A thorn in the flesh of the Germans. Habermas’s ripping phrase came back to mind during another recent conversation, this one about the lack of a national museum of the African-American experience. For all the regearing of textbooks in recent years, for all the troubled minds on the question of “whiteness,” America strangely lacks a serious, centrally placed museum on slavery, and more generally on the multiple experiences of African Americans. Even Rochester, New York, for many years the dwelling place of Frederick Douglass, and later his burial place, lacks a museum devoted to this exemplary man.

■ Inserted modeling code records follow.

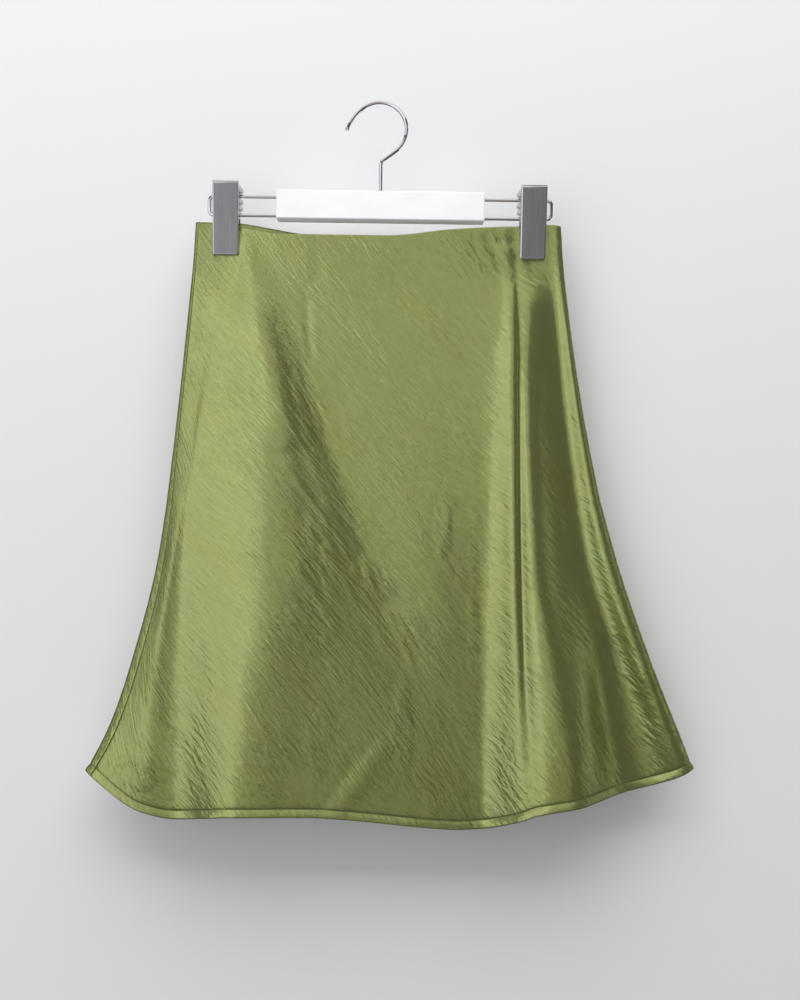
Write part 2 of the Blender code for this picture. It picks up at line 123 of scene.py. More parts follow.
# half width, height (minus for a hollow), then the places along it, right of the hook and up, all in mm
frontCreases = (
    # the right flute's near edge
    (9.0, 1.6, ((125, -132), (127, -215), (129, -300), (133, -420), (139, -540))),
    # puckers left of the middle at the waist, and at the left edge
    (2.6, -1.1, ((-58, -126), (-57, -150), (-58, -178))),
    (3.4, -0.8, ((-69, -173), (-66, -208), (-61, -250))),
    (2.4, -0.6, ((-171, -207), (-164, -215), (-159, -229))),
    # beside the right clip
    (3.0, -0.9, ((99, -122), (108, -137), (119, -156))),
    (3.0, -0.6, ((88, -126), (95, -141), (107, -162))),
    (3.4, -0.9, ((112, -128), (124, -129), (133, -134))),
    # where the waist is faced inside
    (1.5, -0.25, ((-146, -165), (-72, -168), (21, -171), (118, -161))),
    # a folded corner at the hem, and the cloth that it lifts
    (1.5, -0.5, ((-56, -681), (-24, -634), (9, -588))),
    (9.0, 1.1, ((-41, -681), (-11, -638), (20, -598))),
    # the right flute's far side, and the broad swell beside it from the knee down
    (11.0, 2.3, ((145, -140), (147, -300), (153, -420), (168, -550), (186, -650), (212, -760))),
    (28.0, 11.0, ((168, -450), (183, -550), (192, -650), (200, -800))),
    # the upper end of the fold that slants down from the left clip
    (14.0, 2.5, ((-134, -120), (-124, -151), (-107, -207), (-89, -282), (-76, -330))),
    # hollow and ridge below the right clip
    (12.0, -1.8, ((121, -140), (124, -182), (127, -230))),
    (6.0, 1.2, ((134, -108), (136, -140), (139, -176))),
    # the deep trough's floor
    (19.0, -4.4, ((213, -505), (222, -560), (234, -605), (248, -660), (270, -770))),
    # the crest along the right edge
    (12.0, 2.6, ((212, -380), (245, -500), (272, -580), (297, -668))),
    # the right flute's near edge at the waist
    (7.5, 1.2, ((121, -112), (123, -150), (127, -205), (129, -262))),
    # faint creases below the middle of the waist
    (3.0, 0.4, ((-31, -133), (-24, -153), (-16, -178))),
    (3.0, 0.4, ((-11, -133), (-4, -149), (-2, -168))),
    (3.4, -0.35, ((10, -144), (21, -179), (34, -220))),
    # small creases down the slanting fold
    (2.4, 0.5, ((-107, -224), (-85, -257), (-68, -282))),
    (2.4, 0.55, ((-94, -284), (-80, -307), (-51, -352))),
    (2.2, 0.5, ((-86, -227), (-75, -238), (-58, -260))),
    (2.4, 0.5, ((-71, -257), (-54, -283), (-33, -323))),
    (2.4, 0.55, ((-86, -340), (-65, -369), (-39, -403))),
    (2.4, 0.5, ((-69, -396), (-45, -428), (-18, -460))),
    (2.4, -0.45, ((-41, -381), (-20, -404), (1, -436))),
    (2.6, 0.55, ((-76, -433), (-57, -461), (-33, -498))),
    (2.4, -0.45, ((-1, -432), (14, -449), (29, -469))),
    (2.6, 0.45, ((12, -479), (28, -507), (44, -548))),
    # between that fold and the right flute
    (2.6, 0.45, ((73, -370), (68, -403), (61, -434))),
    (2.2, -0.4, ((40, -448), (52, -461), (61, -472))),
    (2.2, 0.4, ((22, -554), (35, -582), (42, -608))),
    # near the hem, in the middle and by the left seam
    (2.4, 0.4, ((-57, -602), (-51, -625), (-40, -650))),
    (2.2, 0.7, ((-209, -619), (-199, -630), (-190, -643))),
    (2.2, 0.7, ((-232, -634), (-222, -646), (-212, -659))),
)
backCreases = (
    # puckers at the waist, in the middle and beside the left clip
    (2.6, -0.9, ((52, -124), (54, -150), (51, -180))),
    (3.0, -0.8, ((-100, -122), (-110, -138), (-121, -158))),
    (3.0, -0.7, ((-86, -126), (-95, -143), (-108, -166))),
    # where the waist is faced inside
    (1.5, -0.25, ((-118, -161), (-21, -171), (72, -168), (146, -165))),
    # small creases down the middle and at the sides
    (3.4, 0.6, ((96, -230), (76, -262), (62, -300))),
    (3.0, -0.6, ((82, -300), (58, -340), (38, -380))),
    (2.8, 0.6, ((20, -340), (2, -372), (-14, -410))),
    (2.8, 0.5, ((66, -430), (44, -466), (24, -500))),
    (2.6, -0.6, ((-96, -420), (-112, -452), (-124, -490))),
    (2.6, 0.5, ((170, -470), (150, -506), (134, -544))),
    (2.4, -0.7, ((40, -668), (18, -634), (-4, -604))),
)
creaseEnds = {
    "narrow": 8,  # mm of half width, below which a crease stops at the hem's band
    "broad": 24,  # and from which its ends rise slowly
    "fade": 0.6,  # powers that shape the ends, where more is slower
    "slowFade": 1.3,
}

crinkles = {
    "lean": 34,  # degrees from upright, to the upper left seen from outside
    "width": 6.8,  # mm, as the next four
    "length": 27.0,
    "height": 0.5,
    "hemFade": 10,  # above the hem's band, over which they grow to their full height
    "waistFade": 130,  # and below the waist
    "atWaist": 0.3,  # share of the height that is left at the waist
    "elsewhere": 0.24,  # and outside the patches
}

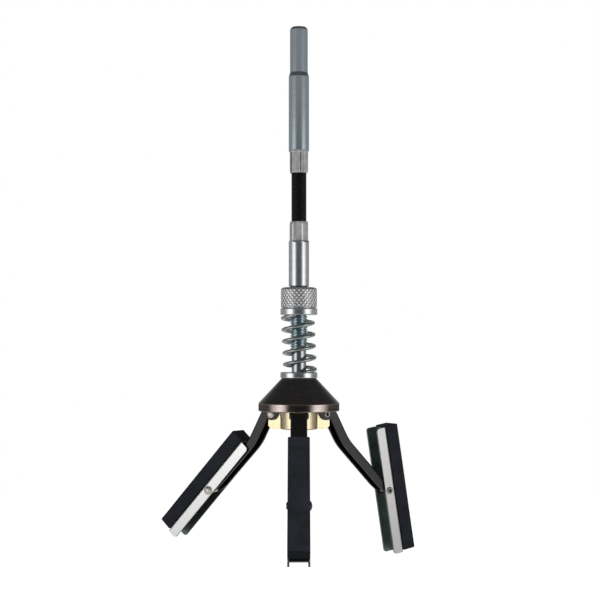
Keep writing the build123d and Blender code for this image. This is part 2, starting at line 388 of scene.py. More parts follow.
class Wire:
    """A value in a material's node tree that takes part in maths."""

    def __init__(self, tree, socket=None):
        self.tree = tree
        self.socket = socket

    def node(self, kind, settings=None, inputs=None, output=0):
        """Add a node: its settings first, then the values or links of its sockets."""
        node = self.tree.nodes.new(kind)
        for setting, value in (settings or {}).items():
            setattr(node, setting, value)
        for name, value in (inputs or {}).items():
            if isinstance(value, Wire):
                self.tree.links.new(value.socket, node.inputs[name])
            else:
                node.inputs[name].default_value = value
        return Wire(self.tree, node.outputs[output] if node.outputs else None)

    def maths(self, operation, first, second):
        """Result of an operation on two values or links."""
        return self.node("ShaderNodeMath", {"operation": operation}, {0: first, 1: second})

    def __add__(self, other):
        return self.maths("ADD", self, other)

    __radd__ = __add__

    def __sub__(self, other):
        return self.maths("SUBTRACT", self, other)

    def __rsub__(self, other):
        return self.maths("SUBTRACT", other, self)

    def __mul__(self, other):
        return self.maths("MULTIPLY", self, other)

    __rmul__ = __mul__

    def between(self, start, end):
        """0 below start, 1 above end, smooth between them."""
        return self.node("ShaderNodeMapRange", {"interpolation_type": "SMOOTHSTEP"},
                         {"Value": self, "From Min": start, "From Max": end})

    def pick(self, first, second):
        """Colour that goes from the first to the second as this value goes from 0 to 1."""
        return self.node("ShaderNodeMix", {"data_type": "RGBA"}, {0: self, 6: first, 7: second}, output=2)


def place(tree, *turns, stretch=(1, 1, 1)):
    """Object coordinates, turned and then stretched for a pattern that runs one way."""
    where = Wire(tree).node("ShaderNodeTexCoord", output=3)
    for angles in turns:
        where = where.node("ShaderNodeMapping", {}, {"Vector": where, "Rotation": angles})
    return where.node("ShaderNodeMapping", {}, {"Vector": where, "Scale": stretch})


def noise(where, scale, detail=2.0, roughness=0.5):
    """Noise of about the given number of grains per metre."""
    return where.node("ShaderNodeTexNoise", {}, {"Vector": where, "Scale": scale, "Detail": detail,
                                                 "Roughness": roughness})


def shade(paint, share):
    """A colour made lighter or darker by a factor."""
    return tuple(min(1.0, channel * share) for channel in paint[:3]) + (1.0,)


def new_material(name, paint):
    """Empty material and its node tree."""
    material = bpy.data.materials.new(name)
    material.use_nodes = True
    material.diffuse_color = paint
    material.node_tree.nodes.clear()
    return material, material.node_tree


def output(surface):
    """Send a shader to the material's output."""
    surface.node("ShaderNodeOutputMaterial", {}, {"Surface": surface})


def finish(tree, base, roughness, relief=None, depth=0.0, metallic=1.0, **extra):
    """Finish, metallic unless told otherwise, with a relief of the given depth in metres."""
    inputs = {"Base Color": base, "Roughness": roughness, "Metallic": metallic, **extra}
    if relief is not None:
        bump = {"Height": relief, "Distance": depth, "Strength": 1.0}
        inputs["Normal"] = relief.node("ShaderNodeBump", {}, bump)
    output(Wire(tree).node("ShaderNodeBsdfPrincipled", {}, inputs))


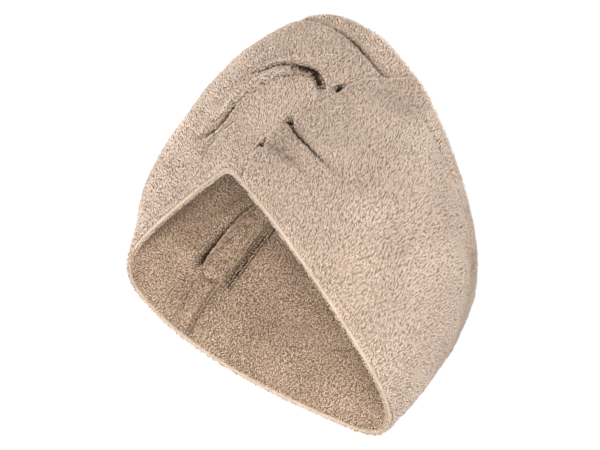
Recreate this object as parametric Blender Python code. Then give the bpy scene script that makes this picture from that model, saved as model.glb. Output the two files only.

That there is not yet room on the Washington Mall for a thoughtful exploration of the core national trauma is a sign of evasion—white evasion, mainly. No Whitney Museum ejaculations of white guilt, draped as art, can remedy the lack. But whites aren’t the only obstacles. Some African Americans have been heard to say that life is hard enough without a vivid display of the brutalities that marked most of the history of the Africans dragged to this continent and the history that befell them here. In 1995, employees of the Library of Congress protested a photographic show, “Back of the Big House: The Cultural Landscape of the Plantation,” that documented the buildings where slaves led their lives around the plantation manors, juxtaposing photos to the texts of slave narratives. Employees protested that the show made them feel bad, whereupon squeamish Library administrators took it down. The president of an African-American Cultural Association told a reporter, “An exhibit is supposed to celebrate something positive.” The Library also plucked four antilynching cartoons out of an exhibit of NAACP graphics, saying the images were “difficult.” Since t...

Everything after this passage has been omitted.